Any failure will cause the module to halt and display an error status message via the serial
port. Components necessary for minimal self-test environment:' it is possible that no
message will be output as the fault may be so severe as to prevent this operating.
All cryptographic operations (including user and crypto officer log in) are inhibited if any
self-tests fail.
Any self-test failure suggests the hardware is faulty or has been incorrectly programmed. If
a unit fails it should be returned to Ultra Electronics AEP.
Once the self-tests have successfully run the front panel shall display either “Important
Read Manual” or “Secured 9860-2”.
3.2. Continual Tests
The following are tested continually:
 DRBG: Continuous RNG test as specified in FIPS 140-2 Section 4.9.2. Each 512 bit
block generated is compared to the previous 512 bit block. If they are the same then the
DRBG is put into an error state and can no longer generate data.
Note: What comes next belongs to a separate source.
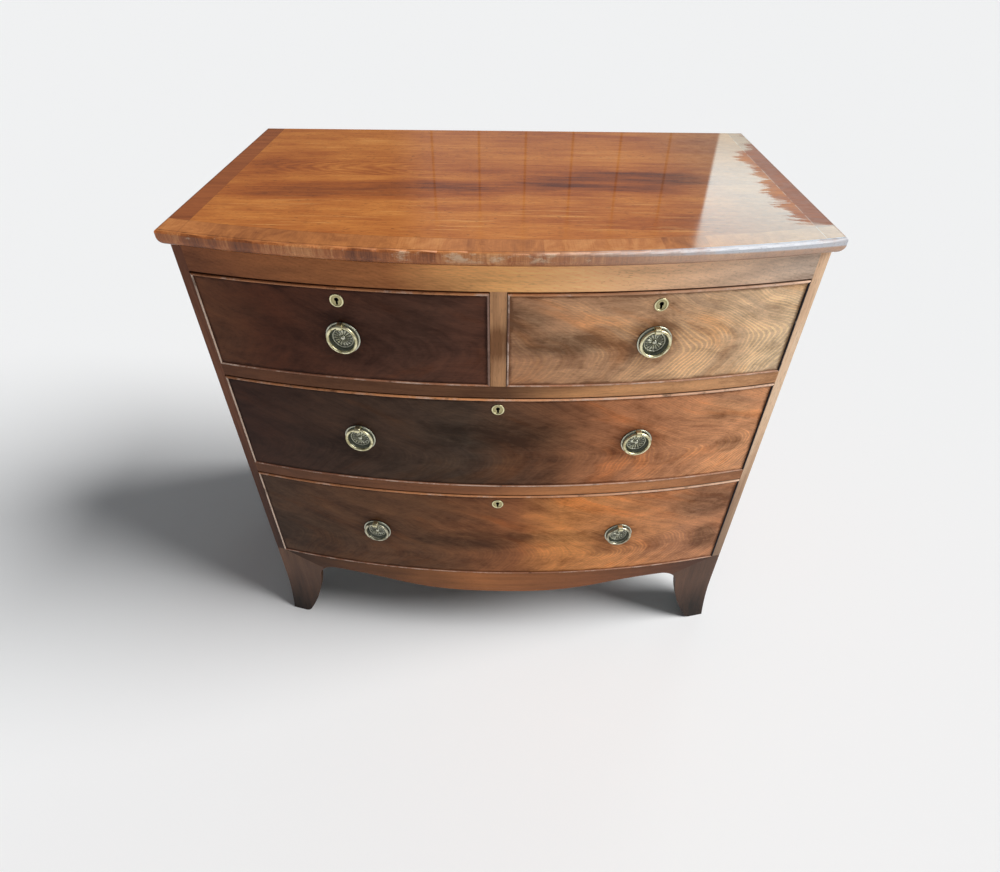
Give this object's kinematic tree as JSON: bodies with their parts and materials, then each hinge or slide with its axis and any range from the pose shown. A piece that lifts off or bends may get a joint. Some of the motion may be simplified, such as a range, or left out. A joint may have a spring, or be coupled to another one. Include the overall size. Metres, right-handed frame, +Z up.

 NDRNG: Continuous RNG test as specified in FIPS 140-2 Section 4.92. Each 32
bit block generated is compared to the previous 32 bit block. If they are the same then no
data is returned and the NDRNG is left in an error state.
 DSA pair wise consistency test on key generation
 RSA pair wise consistency test on key generation.
 ECDSA pair wise consistency test on key generation
3.3. Firmware Load Test
The module can accept field updates to its internal firmware. These updates are digitally signed
using the ECDSA algorithm and verified by a public key which is built into the module during
factory commissioning. The image is encrypted using 128 bit AES.
The loading of any firmware that is not FIPS 140-2 validated renders the unit a non-FIPS validate
unit.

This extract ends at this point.